David Mazower

A Bridge of Books, written and edited by David Mazower (White Goat Press, 2023)

...a journey into the modern Yiddish imagination.
David Mazower

These forty-nine books, on display in the Yiddish Book Center’s core exhibition Yiddish: A Global Culture, represent a journey into the modern Yiddish imagination. Yiddish readers were voracious in their curiosity and hungry for news of the world around them. Here you will find books about polar exploration, the life of gauchos and ostrich farmers, the origins of Islam, the Spanish Civil War, and Norse legends. The genres include politics, social science, memoirs, poetry, children’s stories, travel writing, reportage, fantasy, literary classics, guidebooks, scientific writing, and musical theater. A cornucopia of Yiddish literature, these books reflect the practical concerns as well as the hopes and dreams of a migrant people.

Each of these volumes has been donated by friends and supporters of the Yiddish Book Center—a tiny sample of the million-plus books that the Center has received since 1980. All are found in just two or three other collections worldwide.
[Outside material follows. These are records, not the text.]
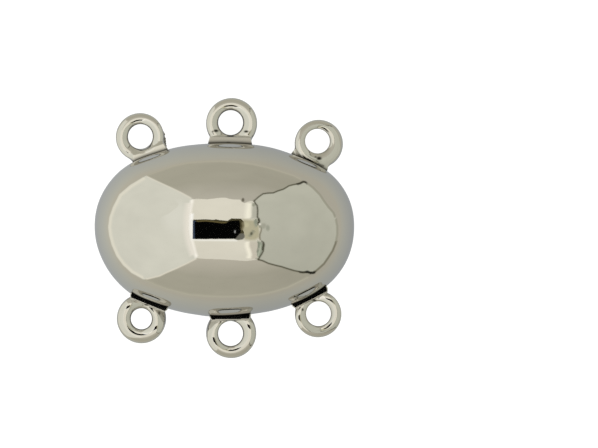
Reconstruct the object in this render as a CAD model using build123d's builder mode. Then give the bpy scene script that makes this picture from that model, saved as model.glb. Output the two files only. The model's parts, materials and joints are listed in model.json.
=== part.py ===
from build123d import *
from collections import namedtuple
import math
import os

# A magnetic clasp in two halves that part in the plane of its widest outline.
# It lies on its flat back: the base is at Z = 0 and the dome is on top.
# X runs along the oval and Y across it, from the front half's loops to the back half's.

# The oval outline, in millimetres
oval_length = 17.76
oval_width = 11.78
# How full the outline's corners are: 0.707 is an ellipse, 1 is a parabola, more is squarer
outline_fullness = 0.906

# The two shells
wall = 0.5
dome_rise = 4.75
dome_fullness = 0.707
back_depth = 2.9
# The back's full belly, which the flat base cuts short
back_bulge = 3.3
back_fullness = 1.0
seam_gap = 0.05

# The plates across the mouths of the shells, and the collar that keeps the halves in line
recess_depth = 1.0
plate_thickness = 0.6
seat_clearance = 0.05
collar_clearance = 0.25
collar_rounding = 0.12
# Between the closed halves' plates, and so between their magnets
face_gap = 0.2

# The disc magnets
magnet_diameter = 6.0
magnet_thickness = 1.5
magnet_clearance = 0.03

# What all loops share: the foot is a flat bar soldered to the shell
foot_width = 2.86
foot_thickness = 0.84
foot_rounding = 0.12
loop_droop = 14
# A ring is wire bent round, with its hole drilled out by this much
hole_drilling = 0.08

# The usual loop: how far its foot is from the oval's middle along X, how far out its hole is
# from the outline, and the radii of its hole and of its outside
loop_spacing = 5.5
loop_standoff = 1.33
loop_hole_radius = 0.83
loop_ring_radius = 1.67

# The front half's feet lie level over the seam, and the back half's slope down under it.
# They reach this far out of the shell.
front_foot_rise = 0.61
front_foot_reach = 0.24
back_foot_drop = 0.75
back_foot_reach = 0.5
Row = namedtuple("Row", "side foot_height foot_droop foot_reach")
front_row = Row(-1, front_foot_rise, 0, front_foot_reach)
back_row = Row(1, -back_foot_drop, loop_droop, back_foot_reach)

Loop = namedtuple("Loop", "row foot_x standoff hole_radius ring_radius")


def sized_loop(row, along, out, hole, ring):
    """A loop from its shares of the usual loop's sizes."""
    return Loop(
        row,
        foot_x=along * loop_spacing,
        standoff=out * loop_standoff,
        hole_radius=hole * loop_hole_radius,
        ring_radius=ring * loop_ring_radius,
    )


# Each loop was bent and soldered by hand, so no two are quite alike
front_loops = [
    sized_loop(front_row, along=-0.95, out=0.95, hole=0.84, ring=1),
    sized_loop(front_row, along=0.073, out=1, hole=1, ring=1.055),
    sized_loop(front_row, along=1.07, out=0.95, hole=1, ring=0.965),
]
back_loops = [
    sized_loop(back_row, along=-0.953, out=1.04, hole=1, ring=1),
    sized_loop(back_row, along=0.073, out=1.04, hole=1, ring=1.055),
    sized_loop(back_row, along=1.053, out=1.015, hole=1, ring=0.975),
]

# Heights that follow
half_length = oval_length / 2
half_width = oval_width / 2
seam = back_depth
front_rim = seam + seam_gap / 2
back_rim = seam - seam_gap / 2
front_face = seam + recess_depth
back_face = front_face - face_gap


def oval_points(along, across, height):
    """The three control points of a quarter of the outline."""
    return [(along, 0, height), (along, across, height), (0, across, height)]


def outline_at(x):
    """The outline's Y at this X, on its positive side, and its outward tilt from Y in degrees."""
    k = 2 * outline_fullness**2 - 1
    short = 1 - abs(x) / half_length
    root = math.sqrt((k**2 - 1) * short**2 + 2 * (k + 1) * short)
    y = half_width * (root - k * short)
    steepness = ((k**2 - 1) * short + k + 1) / root - k
    slope = steepness * half_width / half_length
    return y, math.copysign(math.degrees(math.atan(slope)), x)


def oval_sketch(along, across, height):
    """The oval outline with these half sizes, as a flat face at this height."""
    with BuildSketch(Plane.XY.offset(height)) as sketch:
        with BuildLine():
            Bezier(*oval_points(along, across, 0), weights=[1, outline_fullness, 1])
            mirror(about=Plane.YZ)
            mirror(about=Plane.XZ)
        make_face()
    return sketch.sketch


def dome(along, across, rise, fullness, height):
    """A solid dome on the oval with these half sizes. A negative rise makes it hang."""
    rim = oval_points(along, across, height)
    shoulder = oval_points(along, across, height + rise)
    apex = [(0, 0, height + rise)] * 3
    weights = [
        [outer * around for around in (1, outline_fullness, 1)]
        for outer in (1, fullness, 1)
    ]
    quarter = Face.make_bezier_surface([rim, shoulder, apex], weights)
    half = [quarter, quarter.mirror(Plane.YZ)]
    faces = half + [face.mirror(Plane.XZ) for face in half]
    base = oval_sketch(along, across, height).faces()
    return Solid(Shell(faces + list(base)))


def loop_plane(loop):
    """Where a loop leaves the outline: X points out of the shell, and Z up."""
    y, tilt = outline_at(loop.foot_x)
    out = (
        math.sin(math.radians(tilt)),
        loop.row.side * math.cos(math.radians(tilt)),
        0,
    )
    origin = (loop.foot_x, loop.row.side * y, seam + loop.row.foot_height)
    return Plane(origin=origin, x_dir=out, z_dir=(0, 0, 1))


def ring_plane(loop):
    """The middle of a loop's hole, with X back towards the shell and Z along the hole."""
    droop = math.radians(loop_droop)
    hinge = 0 if loop.row.foot_droop else loop.row.foot_reach
    drop = (loop.standoff - hinge) * math.tan(droop)
    at = loop_plane(loop)
    middle = at.origin + at.x_dir * loop.standoff - at.z_dir * drop
    along_hole = at.x_dir * math.sin(droop) + at.z_dir * math.cos(droop)
    return Plane(origin=middle, x_dir=-at.y_dir.cross(along_hole), z_dir=along_hole)


def make_loop(loop):
    """One loop: a drilled wire ring on a flat foot that reaches into the shell's wall."""
    at = loop_plane(loop)
    foot_root = 0.8 * wall
    ring = ring_plane(loop)
    wire_radius = (loop.ring_radius - loop.hole_radius + hole_drilling) / 2
    wire_middle = loop.ring_radius - wire_radius
    half_wall = math.sqrt(wire_radius**2 - (wire_middle - loop.hole_radius) ** 2)
    with BuildPart() as made:
        with BuildSketch(at.rotated((0, loop.row.foot_droop, 0))):
            with Locations(((loop.row.foot_reach - foot_root) / 2, 0)):
                Rectangle(foot_root + loop.row.foot_reach, foot_width)
        extrude(amount=foot_thickness / 2, both=True)
        foot_end = made.faces().sort_by(Axis(at.origin, at.x_dir))[-1]
        fillet(foot_end.edges(), foot_rounding)
        with BuildSketch(Plane(ring.origin, x_dir=ring.x_dir, z_dir=-ring.y_dir)):
            with BuildLine():
                hole_wall = Line((loop.hole_radius, -half_wall), (loop.hole_radius, half_wall))
                ThreePointArc(hole_wall @ 1, (loop.ring_radius, 0), hole_wall @ 0)
            make_face()
        revolve(axis=Axis(ring.origin, ring.z_dir))
    return made.part


# Front half: the dome, with its loops soldered on, and hollow
front_rings = [make_loop(loop) for loop in front_loops]
front_solid = dome(half_length, half_width, dome_rise, dome_fullness, front_rim)
front_hollow = dome(
    half_length - wall, half_width - wall, dome_rise - wall, dome_fullness, front_rim
)
with BuildPart() as front_shell:
    add(front_solid)
    add(front_rings)
    add(front_hollow, mode=Mode.SUBTRACT)
front_shell.part.label = "front_shell"

# Back half: a shallow pan cut flat at the base, with its own loops
back_rings = [make_loop(loop) for loop in back_loops]
back_solid = dome(half_length, half_width, -back_bulge, back_fullness, back_rim)
back_hollow = dome(
    half_length - wall, half_width - wall, wall - back_bulge, back_fullness, back_rim
)
with BuildPart() as back_cavity:
    add(back_hollow)
    split(bisect_by=Plane.XY.offset(wall), keep=Keep.TOP)
with BuildPart() as back_shell:
    add(back_solid)
    split(bisect_by=Plane.XY, keep=Keep.TOP)
    add(back_rings)
    add(back_cavity.part, mode=Mode.SUBTRACT)
back_shell.part.label = "back_shell"

# The front plate fits the dome's inside, set back from the mouth
inset = wall + seat_clearance
front_seat = dome(
    half_length - inset, half_width - inset, dome_rise - inset, dome_fullness, front_rim
)
with BuildPart() as front_plate:
    add(front_seat)
    split(bisect_by=Plane.XY.offset(front_face), keep=Keep.TOP)
    split(bisect_by=Plane.XY.offset(front_face + plate_thickness), keep=Keep.BOTTOM)
    with Locations((0, 0, front_face)):
        Hole(magnet_diameter / 2 + magnet_clearance)
front_plate.part.label = "front_plate"

# The back plate lies flush in the mouth, and its collar stands up into the dome's mouth
back_seat = dome(
    half_length - inset, half_width - inset, inset - back_bulge, back_fullness, back_rim
)
collar_inset = wall + collar_clearance
with BuildPart() as back_plate:
    add(back_seat)
    split(bisect_by=Plane.XY.offset(back_rim - plate_thickness), keep=Keep.TOP)
    with BuildSketch(Plane.XY.offset(back_rim)):
        add(oval_sketch(half_length - collar_inset, half_width - collar_inset, 0))
    extrude(amount=back_face - back_rim)
    fillet(back_plate.faces().sort_by(Axis.Z)[-1].edges(), collar_rounding)
    with Locations((0, 0, back_face)):
        Hole(magnet_diameter / 2 + magnet_clearance)
back_plate.part.label = "back_plate"

# Each magnet shows its face through the middle of its plate
with BuildPart() as front_magnet:
    with BuildSketch(Plane.XY.offset(front_face)):
        Circle(magnet_diameter / 2)
    extrude(amount=magnet_thickness)
front_magnet.part.label = "front_magnet"

with BuildPart() as back_magnet:
    with BuildSketch(Plane.XY.offset(back_face)):
        Circle(magnet_diameter / 2)
    extrude(amount=-magnet_thickness)
back_magnet.part.label = "back_magnet"

os.makedirs("parts", exist_ok=True)
export_step(front_shell.part, "parts/front_shell.step")
export_step(front_plate.part, "parts/front_plate.step")
export_step(front_magnet.part, "parts/front_magnet.step")
export_step(back_shell.part, "parts/back_shell.step")
export_step(back_plate.part, "parts/back_plate.step")
export_step(back_magnet.part, "parts/back_magnet.step")
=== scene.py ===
from collections import namedtuple
import json
import math

import bpy
import numpy as np
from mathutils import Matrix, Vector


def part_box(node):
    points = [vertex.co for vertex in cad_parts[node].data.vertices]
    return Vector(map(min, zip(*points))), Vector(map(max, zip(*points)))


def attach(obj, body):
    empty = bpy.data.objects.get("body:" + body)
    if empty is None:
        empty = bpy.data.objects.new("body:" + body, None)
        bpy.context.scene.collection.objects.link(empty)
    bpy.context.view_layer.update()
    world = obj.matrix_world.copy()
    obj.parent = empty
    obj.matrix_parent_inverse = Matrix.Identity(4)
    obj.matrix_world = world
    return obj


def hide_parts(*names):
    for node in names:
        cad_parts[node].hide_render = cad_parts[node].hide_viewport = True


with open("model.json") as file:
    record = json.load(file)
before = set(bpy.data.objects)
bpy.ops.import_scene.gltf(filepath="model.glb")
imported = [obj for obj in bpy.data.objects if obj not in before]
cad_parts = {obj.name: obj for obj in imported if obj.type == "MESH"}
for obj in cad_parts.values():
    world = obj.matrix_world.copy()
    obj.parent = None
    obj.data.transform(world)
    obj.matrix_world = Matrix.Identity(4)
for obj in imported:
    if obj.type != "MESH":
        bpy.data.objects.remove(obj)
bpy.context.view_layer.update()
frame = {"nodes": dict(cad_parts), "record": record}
scene = bpy.context.scene

# Metres throughout, and a millimetre in them
mm = 0.001

# The clasp: sizes that its shells, plates and loops share
half_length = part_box("front_shell")[1].x
half_width = 5.89 * mm
outline_fullness = 0.906
wall = 0.5 * mm
seam = 2.9 * mm
seam_gap = 0.05 * mm
dome_rise = 4.75 * mm
back_bulge = 3.3 * mm
edge_rounding = 0.05 * mm
base_rounding = 0.15 * mm
front_rim = seam + seam_gap / 2
back_rim = seam - seam_gap / 2

# How uneven the hand-finished outline is: a little long, bowed up towards its ends,
# and fuller in the middle of its lower side
outline_stretch = 0.004
outline_drop = 0.04 * mm
outline_bow = 0.17 * mm
belly = 0.15 * mm
belly_x = -0.8 * mm
belly_reach = 2.6 * mm
# Dents and bumps by their direction from the middle and width in degrees, and their share
# of the distance from there
Bump = namedtuple("Bump", "towards width height")
bumps = [
    Bump(20, 8, -0.004),
    Bump(43, 15, -0.026),
    Bump(133, 9, -0.011),
    Bump(160, 9, -0.005),
    Bump(195, 9, -0.0055),
    Bump(216, 8, 0.011),
    Bump(252, 6, -0.003),
    Bump(300, 8, 0.004),
]

# The loops: a flat foot soldered to the shell, and a drilled ring of round wire
foot_thickness = 0.92 * mm
foot_root = 0.3 * mm
foot_rounding = 0.06 * mm
foot_flare = 0.12 * mm
foot_apron = 0.2
hole_drilling = 0.02 * mm
hole_edge = 0.03 * mm
# How flat the ring's wire is
wire_flatness = 0.72
loop_cell = 0.033 * mm
# Painted shade reaches this far from the edge on the walls of the holes
wall_shade_reach = 0.09 * mm

# The photograph: its frame, its scale at the seam's height, and the middle of the oval
image_width, image_height = 598, 448
pixels_per_metre = 14.56 / mm
oval_pixel = (224.4, 228.4)
camera_distance = 300 * mm
sensor_width = 36

# The light tent round the clasp, and the card that it lies on
tent_radius = 300 * mm
card_radius = 75 * mm
skirt_elevation = -20
# Between these shares of its radius the tent's colour changes with height
tent_low, tent_high = 0.55, 0.85

# How the shells are divided: round the oval, round an edge, and along the outside and inside
steps_around, edge_steps = 384, 5
dome_steps_outside, dome_steps_inside = 110, 60
back_steps_outside, back_steps_inside = 70, 40
# The lowest row of the dome before its rounded rim, in degrees up from the rim
dome_lowest = 0.8

# The metal's soft patches of polish and its fine scratches
polish_scale, polish_detail = 350, 4
patch_tint = 0.985
scratch_scale, scratch_detail = 2500, 2
scratch_stretch = (1, 14, 6)
scratch_turn = (0.3, 0.2, 0.6)
# Soft noise stays between these
noise_low, noise_high = 0.3, 0.7


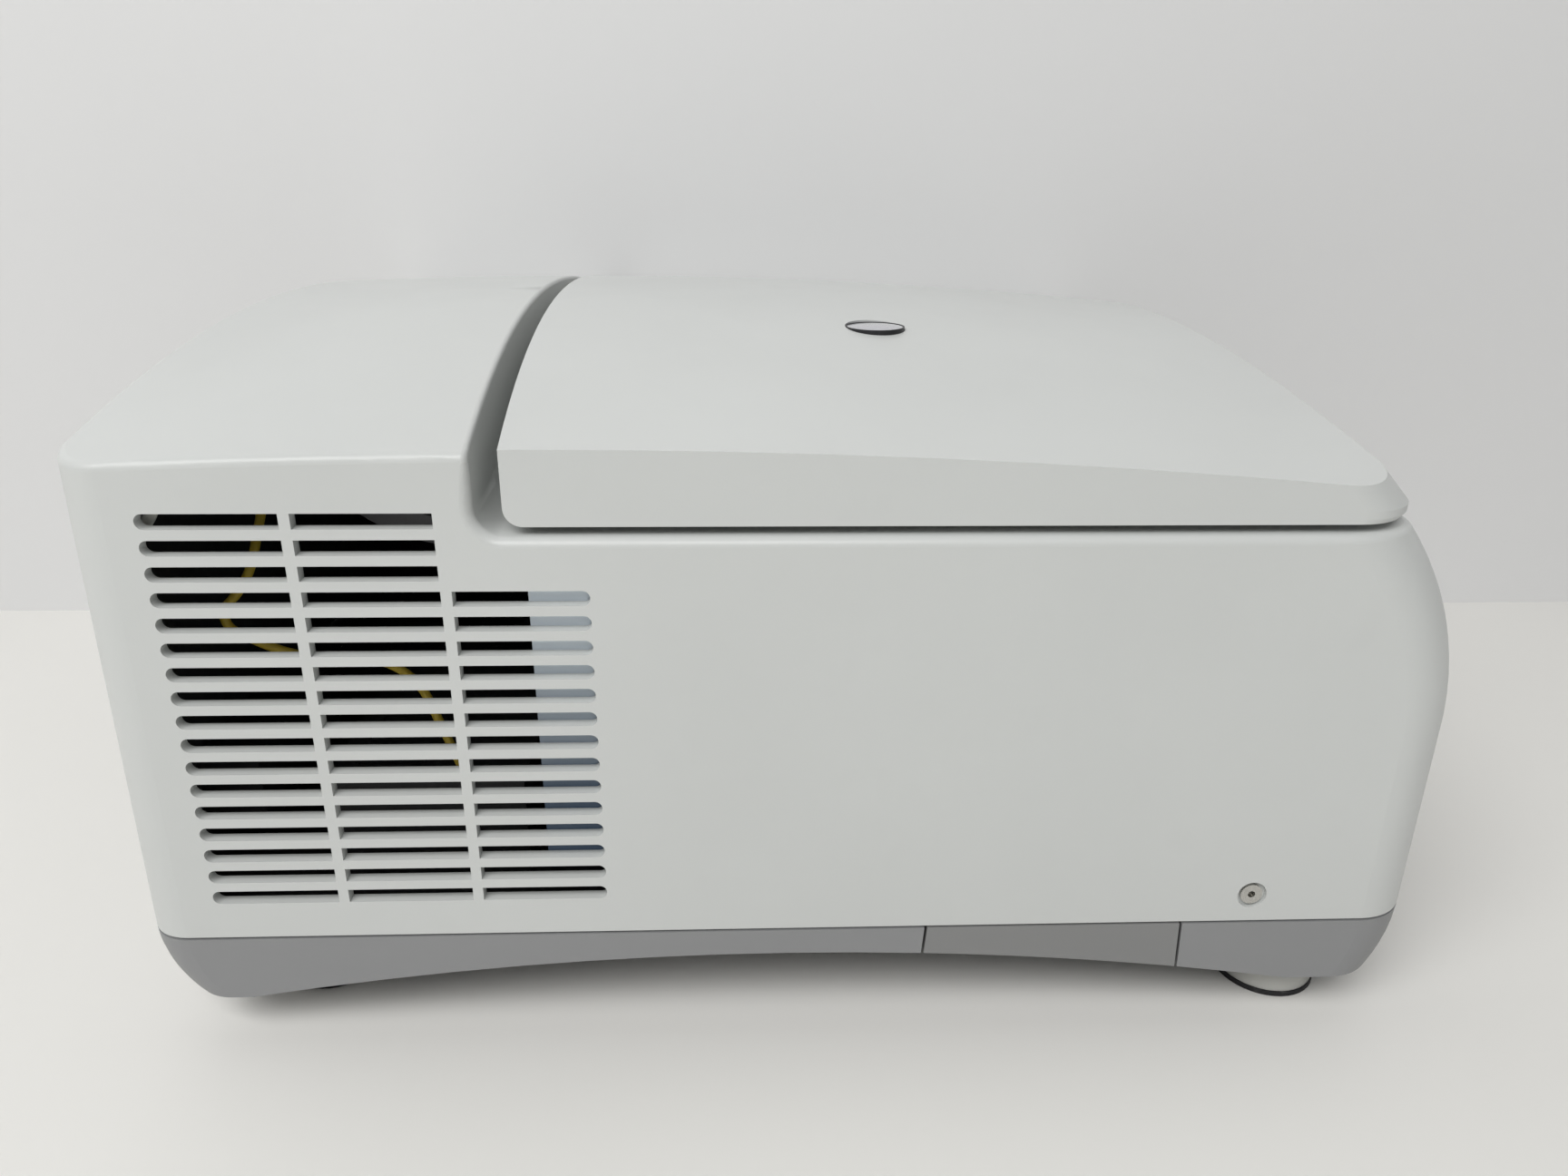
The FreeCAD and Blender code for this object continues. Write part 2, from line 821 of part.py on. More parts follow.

While some of these forty-nine titles are translations of world classics, most are original Yiddish texts. Of these, one or two at most have been translated. Sadly, that too is representative. Despite the exciting surge of new translations in recent years, the vast majority of Yiddish books—numbering somewhere between 40,000 and 60,000 titles, including outstanding works of fiction and nonfiction—remain inaccessible to all but the relatively small number of Yiddish readers.

About the Editor

David Mazower is research bibliographer and editorial director at the Yiddish Book Center. He is also the chief curator and writer of the Center’s landmark permanent exhibition, Yiddish: A Global Culture. Prior to joining the Center, he was a senior staff journalist with BBC World News in London and deputy curator of the Jewish Museum London. He writes for the Digital Yiddish Theatre Project and is the author of Yiddish Theatre in London. His dozens of published articles include several on his great-grandfather, Yiddish writer Sholem Asch, as well as explorations of Yiddish theater and popular culture, British Jewish history, Jewish art, and the Yiddish salon of Bronx poet Bertha Kling. He graduated in history from Cambridge University and has a postgraduate diploma in Russian.